Ik zie al die vormen van kapitaal als een persoonlijke rugzak met wisselgeld. De hoeveelheid wisselgeld die je hebt bepaalt je positie in een veld. Sommige mensen hebben simpelweg bij geboorte al enorm veel wisselgeld in hun rugzak, en betreden dat veld dus met een voorsprong. Zo houden bepaalde klassen zichzelf in stand.
Het werkt door op alle niveaus, in het klein en groot, en het verklaarde voor mij een hoop. Zo kwamen er eens twee jongens solliciteren voor een stageplaats, bij het advocatenkantoor waar ik werkte. De ene kandidaat was een studentikoos type, met halflang, vettig haar, in een gekreukt pak met schoenen waar de kroegsmurrie nog aan vastgekoekt zat. Hij had een nonchalante houding en was meteen familiair met een van de advocaten, die nog met zijn vader had gestudeerd. De andere kandidaat was een jongen met een Turkse achtergrond. Hij was net naar de kapper geweest, had keurig opgeschoren haar, een gloednieuw pak met gepoetste schoenen; hij nam het heel serieus en had zijn CV al in drievoud in de hand. Raad eens wie van deze twee het meeste wisselgeld in zijn rugzak had? Het meeste symbolische, culturele, sociale en talige kapitaal?
Bourdieu noemt dat je habitus: de manier waarop je jezelf beweegt in een bepaalde omgeving. Do you know how to play the game? Succes in welk veld dan ook is afhankelijk van je vermogen om de habitus van de gevestigde orde aan te nemen. Het was overduidelijk dat de advocaten die het sollicitatiegesprek voerden in de habitus van de eerste jongen - zijn taalgebruik, zijn kleding, de manier waarop hij zichzelf 'droeg'-, een kopie van zichzelf zagen. Het was kapitaal dat ze op waarde schatten.

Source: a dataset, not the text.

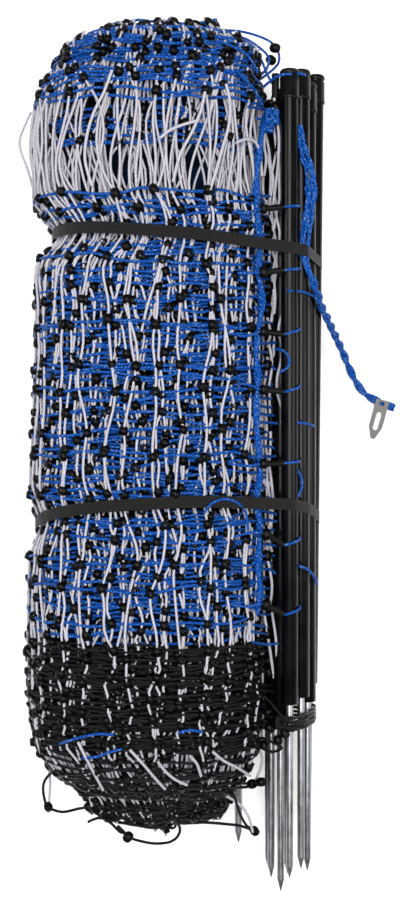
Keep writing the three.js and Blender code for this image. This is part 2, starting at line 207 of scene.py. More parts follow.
# Flat woven tape: the map runs in metres, u along and v across
def weaveGroup():
    tree, start, end = newGroup("weave", "ShaderNodeTree", [
        ("Rib", "NodeSocketFloat", 0.0016),
        ("Depth", "NodeSocketFloat", 0.0003),
    ], [("Ridge", "NodeSocketFloat"), ("Normal", "NodeSocketVector")])
    space = addNode(tree, "ShaderNodeUVMap").outputs["UV"]
    parts = addNode(tree, "ShaderNodeSeparateXYZ", {"Vector": space})
    waves = []
    for sign in (1, -1):
        mixed = addMath(tree, "ADD", parts.outputs["X"], addMath(tree, "MULTIPLY", parts.outputs["Y"], sign))
        phase = addMath(tree, "MULTIPLY", addMath(tree, "DIVIDE", mixed, start.outputs["Rib"]), math.pi)
        waves.append(addMath(tree, "ABSOLUTE", addMath(tree, "SINE", phase)))
    height = addMath(tree, "MULTIPLY", waves[0], waves[1])
    bump = addNode(tree, "ShaderNodeBump", {"Height": height, "Distance": start.outputs["Depth"]})
    tree.links.new(height, end.inputs["Ridge"])
    tree.links.new(bump.outputs["Normal"], end.inputs["Normal"])
    return tree


twist = twistGroup()
specks = specksGroup()
weave = weaveGroup()


# Colours are low in the grooves and high on the strands, as painted shade between the strands and painted light
# on them, and small specks take a painted glint colour where a strand shines
def stringMaterial(name, low, high, glint, share, roughness, gloss, pitch):
    material, tree, principled = newMaterial(name, **{"Specular IOR Level": gloss, "Roughness": roughness})
    laid = useGroup(tree, twist, {"Strands": 3, "Pitch": pitch, "Depth": 0.0005})
    marks = useGroup(tree, specks, {"Broad": 60, "Fine": 520})
    # painted shade: the colour darkens from each strand's crest into the grooves between the strands
    base = addMix(tree, laid.outputs["Ridge"], low, high)
    # painted glints: small specks mixed toward a lighter colour
    glintShare = addMath(tree, "MULTIPLY", marks.outputs["Glint"], share)
    tree.links.new(addMix(tree, glintShare, base, glint), principled.inputs["Base Color"])
    tree.links.new(laid.outputs["Normal"], principled.inputs["Normal"])
    return material


# The second colour clouds in: dust on the posts, caps, sleeves and beads, and painted shade tone on the net core
def plasticMaterial(name, colour, dustAndShade, roughness, gloss):
    material, tree, principled = newMaterial(name, **{"Specular IOR Level": gloss})
    marks = useGroup(tree, specks, {"Broad": 35, "Fine": 300})
    tree.links.new(addMix(tree, marks.outputs["Cloud"], colour, dustAndShade), principled.inputs["Base Color"])
    rough = addMath(tree, "ADD", addMath(tree, "MULTIPLY", marks.outputs["Cloud"], 0.08), roughness)
    tree.links.new(rough, principled.inputs["Roughness"])
    return material


# Galvanised or bare steel, with fine lines along y when streak is large
def steelMaterial(name, low, high, roughness, streak):
    material, tree, principled = newMaterial(name, Metallic=1.0)
    space = addNode(tree, "ShaderNodeTexCoord").outputs["Object"]
    stretched = addNode(tree, "ShaderNodeMapping", {"Vector": space, "Scale": (streak, 12, streak)})
    lines = addNode(tree, "ShaderNodeTexNoise",
                    {"Vector": stretched.outputs["Vector"], "Scale": 1, "Detail": 4})
    marks = useGroup(tree, specks, {"Broad": 90, "Fine": 500})
    factor = addMath(tree, "MULTIPLY", addRamp(tree, lines.outputs["Fac"], 0.3, 0.7), 0.7)
    factor = addMath(tree, "ADD", factor, addMath(tree, "MULTIPLY", marks.outputs["Cloud"], 0.3))
    tree.links.new(addMix(tree, factor, low, high), principled.inputs["Base Color"])
    rough = addMath(tree, "ADD", addMath(tree, "MULTIPLY", factor, 0.15), roughness)
    tree.links.new(rough, principled.inputs["Roughness"])
    return material


def strapMaterial():
    material, tree, principled = newMaterial("strap", **{"Roughness": 0.55, "Specular IOR Level": 0.15})
    laid = useGroup(tree, weave, {"Rib": 0.0034, "Depth": 0.0012})
    # painted shade: near black in the weave's grooves, lighter on its ribs
    colour = addMix(tree, laid.outputs["Ridge"], (0.0005, 0.0005, 0.0005, 1), (0.024, 0.023, 0.022, 1))
    tree.links.new(colour, principled.inputs["Base Color"])
    tree.links.new(laid.outputs["Normal"], principled.inputs["Normal"])
    return material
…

Bourdieu doet daar nog een schepje bovenop door te zeggen: de gevestigde orde in een bepaalde omgeving ontwikkelt met elkaar een eigen 'smaak', een lifestyle. De auto waarin je rijdt, de kleren die je draagt, de restaurants waar je naartoe gaat: die hebben allemaal niet zoveel met je persoonlijke voorkeur te maken. Het zijn dingen die je met elkaar hebt verzonnen om je te onderscheiden van het plebs, om je superioriteit kenbaar te maken.